No first trip to Manchester would be complete without a visit to the Theatre of Dreams, Old Trafford (Sir Matt Busby Way, Old Trafford, Manchester M16 0RA; 0161 868 8000). Whether you’re a super fan or not, you’ll enjoy the tour including a snoop around the players’ dressing room, walking on to the pitch from the players’ tunnel and simply drinking in the sheer size of the place.

If you have no interest in the glorious game, but the people you’re travelling with do, other attractions this side of the city include the enormous shopping Mecca, The Trafford Centre and the UK’s longest indoor ski slope, Chill Factore (Trafford Quays Leisure Village, Trafford Way, Manchester M41 7JA; 0843 596 22 33).

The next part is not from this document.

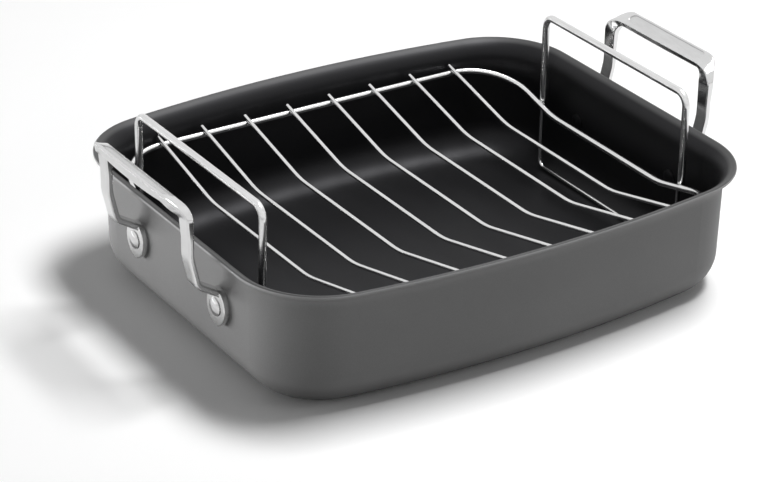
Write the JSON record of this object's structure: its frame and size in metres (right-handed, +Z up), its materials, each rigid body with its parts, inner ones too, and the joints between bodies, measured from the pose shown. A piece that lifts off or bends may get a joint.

Make your way back to Piccadilly Gardens in the city centre for lunch on the X50 bus (from the Trafford Centre) or by metro (from Old Traford) then walk or catch another bus (the 142, 143 or 42) to the recently re-opened and renovated Whitworth Art Gallery (The University of Manchester, Oxford Road, Manchester M15 6ER; 0161 275 7450).

Enjoy the view (it’s the best bit of the café) as you eat lunch in the Whitworth’s “café in the trees” – a first-floor glass extension with floor-to-ceiling windows that juts out over Whitworth Park. Then explore the collection of varied exhibitions including the current The Starry Messenger installation with sound and light to immerse you into an amateur space exploration to more traditional portraits and sculptures. Families will love extras such as free art picnic hampers (filled with art ideas) and the space in the light, bright galleries.

Just up the road is the vast Manchester Museum (The University of Manchester, Oxford Road, Manchester M13 9PL; 0161 275 2648) a great place to complement your visit to the Whitworth if you don’t lose yourself among the artworks. Here you can choose between peering up at the skeleton of “Stan”, the skeleton of a T-Rex, peeking at the live animals in the vivarium or admiring the collection of Egyptian mummies.


Both Manchester Museum and the Whitworth Art Gallery are part of Manchester University and no visit to the city’s student-land would be complete without a trip to the famous neon-lit Curry Mile. While the standards of the average restaurant here aren’t what they used to be, there are still some stand-out options including Mughli (30 Wilmslow Road, Rusholme, Manchester M14 5TQ; 01625 865865) where excellent sizzlers and an interesting selection of spicy dishes are served.

Before your trip, find out if there’s a gig on in one of the venues nearby including Manchester Academy (Oxford Road, Manchester M13 9PR). You might just see the next Oasis.